In this way we could treat Bladed model as actual plant and perform experimental system identification on it. This work has been done at Končar Electrical Engineering Institute.

Designed PID controller with gain scheduling showed satisfying performance in entire operating region. An example of simulated wind turbine behavior is shown in the picture bellow.

Described controller has a drawback that gain scheduling introduces discontinuities in control signal. Also sudden changes of wind speed drive system into regions that are away from operating points at which system identification was carried out. Another problem that is related to pitch control deserves attention. It increases loads on the wind turbine structure as well as nodding of the tower. Excessive loads lead to pronounced fatigue and premature structural failure.

Taking all said into account our current research efforts focus on the following:

a) Finding wind turbine mathematical model that will be suitable for controller design.

b) Finding suitable adaptation law for controller parameters that will account for system nonlinearities.

c) Estimating structural loads and tower motion and modifying control system in order to keep these loads in desired bounds.

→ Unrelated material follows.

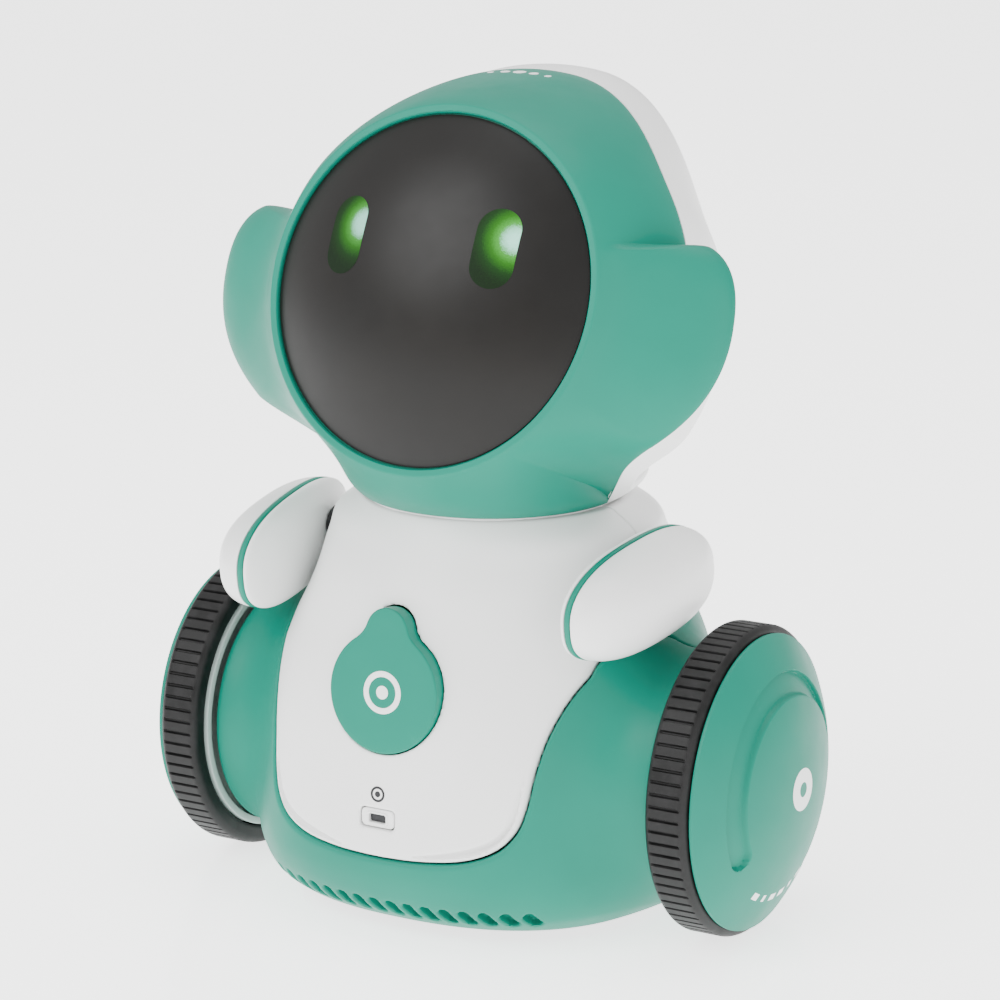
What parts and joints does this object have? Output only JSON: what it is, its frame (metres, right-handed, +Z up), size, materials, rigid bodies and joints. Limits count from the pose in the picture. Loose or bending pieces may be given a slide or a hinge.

Another important step in wind turbine design is modeling wind properties specific for wind turbine location. Wind speed varies in space and time what is commonly called turbulent behavior. Today there are mathematical models that describe wind turbulent nature. Using these models it is possible to create wind speed time series in discrete points that cover turbine rotor as shown in the picture bellow. Those time series have predefined autocorrelation and cross correlation that resembles actual turbulence observed in nature.

All those models have certain number of parameters that denote nature of turbulent wind. In our research we tried to model turbulent wind that would be specific for chosen wind turbine site. We analyzed spectral properties of measured wind speeds and tried to fit them with chosen mathematical model by varying its parameters. In that way we could obtain needed turbulence parameters that can be used later on for simulations.